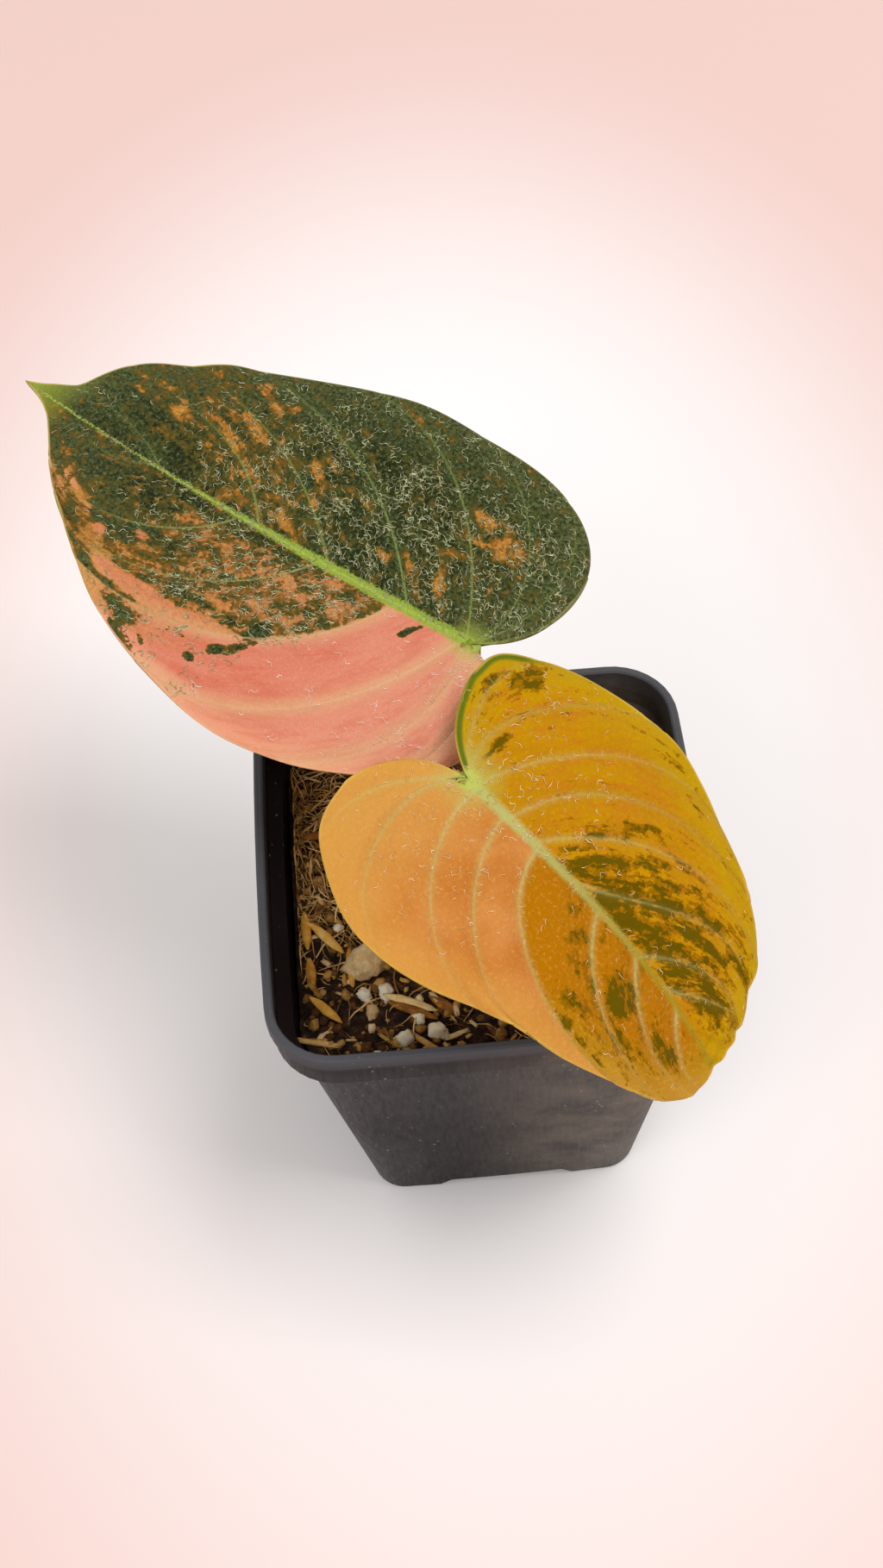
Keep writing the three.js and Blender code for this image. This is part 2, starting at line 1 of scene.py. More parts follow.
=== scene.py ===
import json
import math
import random

import bmesh
import bpy
import numpy as np
from mathutils import Matrix, Vector, noise
from mathutils.bvhtree import BVHTree

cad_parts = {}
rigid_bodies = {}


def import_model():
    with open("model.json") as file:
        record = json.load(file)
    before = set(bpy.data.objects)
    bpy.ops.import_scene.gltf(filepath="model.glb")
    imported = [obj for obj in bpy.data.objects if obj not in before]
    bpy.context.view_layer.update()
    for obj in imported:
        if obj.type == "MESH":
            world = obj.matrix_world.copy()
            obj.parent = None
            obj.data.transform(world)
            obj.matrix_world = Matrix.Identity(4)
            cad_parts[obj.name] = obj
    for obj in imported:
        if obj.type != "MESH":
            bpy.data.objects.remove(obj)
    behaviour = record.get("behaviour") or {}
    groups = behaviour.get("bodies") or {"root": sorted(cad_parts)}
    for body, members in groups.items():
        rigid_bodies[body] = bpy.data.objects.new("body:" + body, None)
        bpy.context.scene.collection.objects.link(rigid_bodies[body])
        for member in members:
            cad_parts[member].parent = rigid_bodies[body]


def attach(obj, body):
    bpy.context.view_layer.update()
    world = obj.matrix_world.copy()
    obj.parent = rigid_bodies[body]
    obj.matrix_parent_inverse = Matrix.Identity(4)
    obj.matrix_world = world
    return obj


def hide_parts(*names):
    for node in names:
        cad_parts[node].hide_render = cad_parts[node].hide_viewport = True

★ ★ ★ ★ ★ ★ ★

### [WHAT THE TASK ASKS]
The lines from the top of the data above down to the line containing "imported = [obj" are to be copied exactly; no other line should appear.

### [FULL OUTPUT]
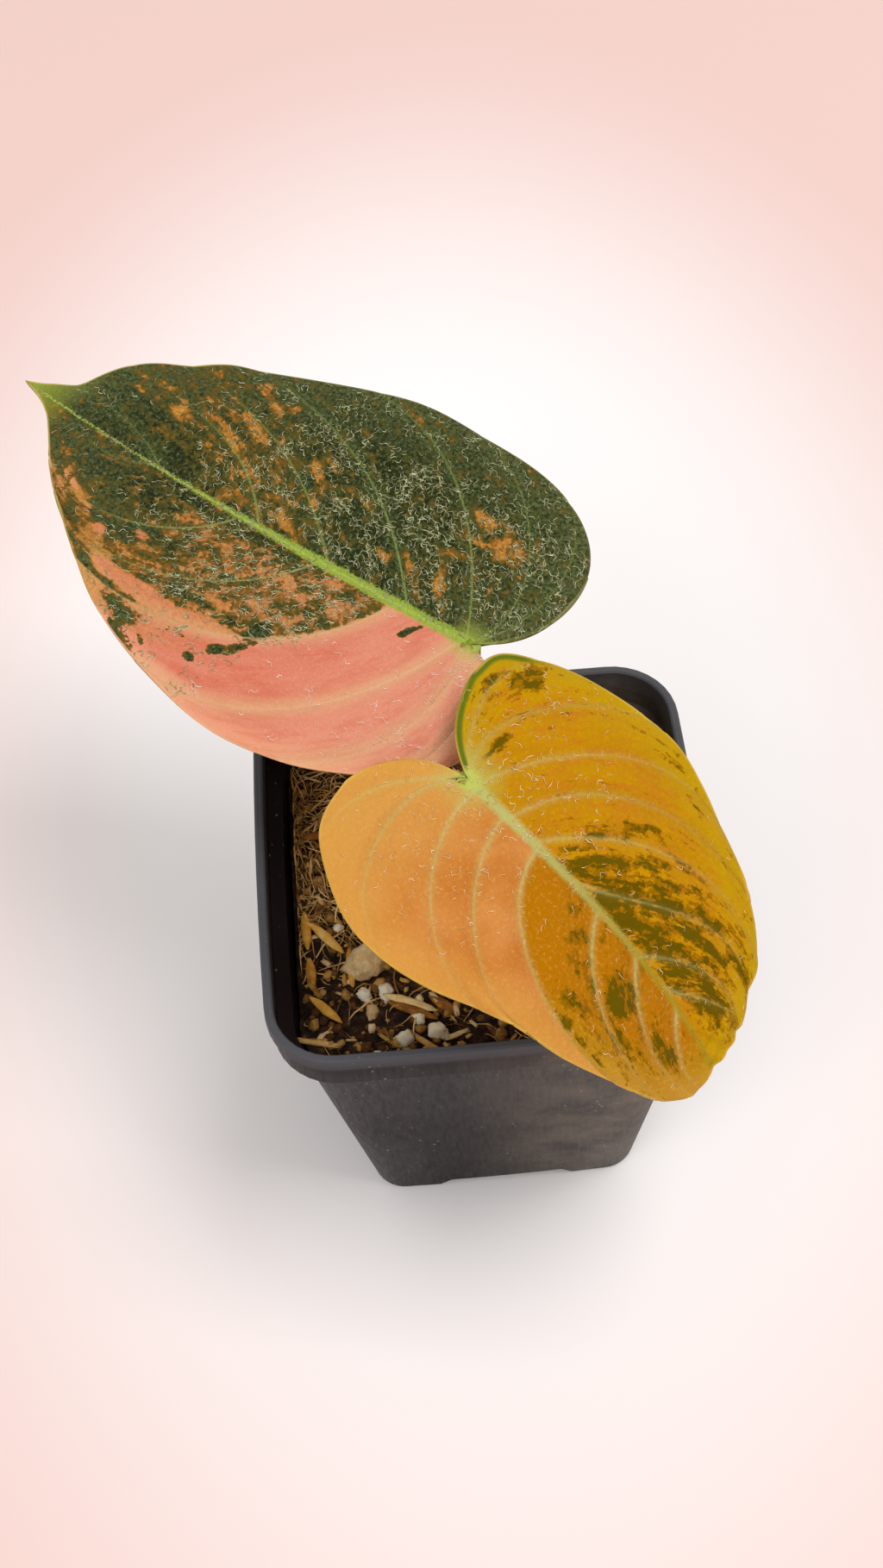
Keep writing the three.js and Blender code for this image. This is part 2, starting at line 1 of scene.py. More parts follow.
=== scene.py ===
import json
import math
import random

import bmesh
import bpy
import numpy as np
from mathutils import Matrix, Vector, noise
from mathutils.bvhtree import BVHTree

cad_parts = {}
rigid_bodies = {}


def import_model():
    with open("model.json") as file:
        record = json.load(file)
    before = set(bpy.data.objects)
    bpy.ops.import_scene.gltf(filepath="model.glb")
    imported = [obj for obj in bpy.data.objects if obj not in before]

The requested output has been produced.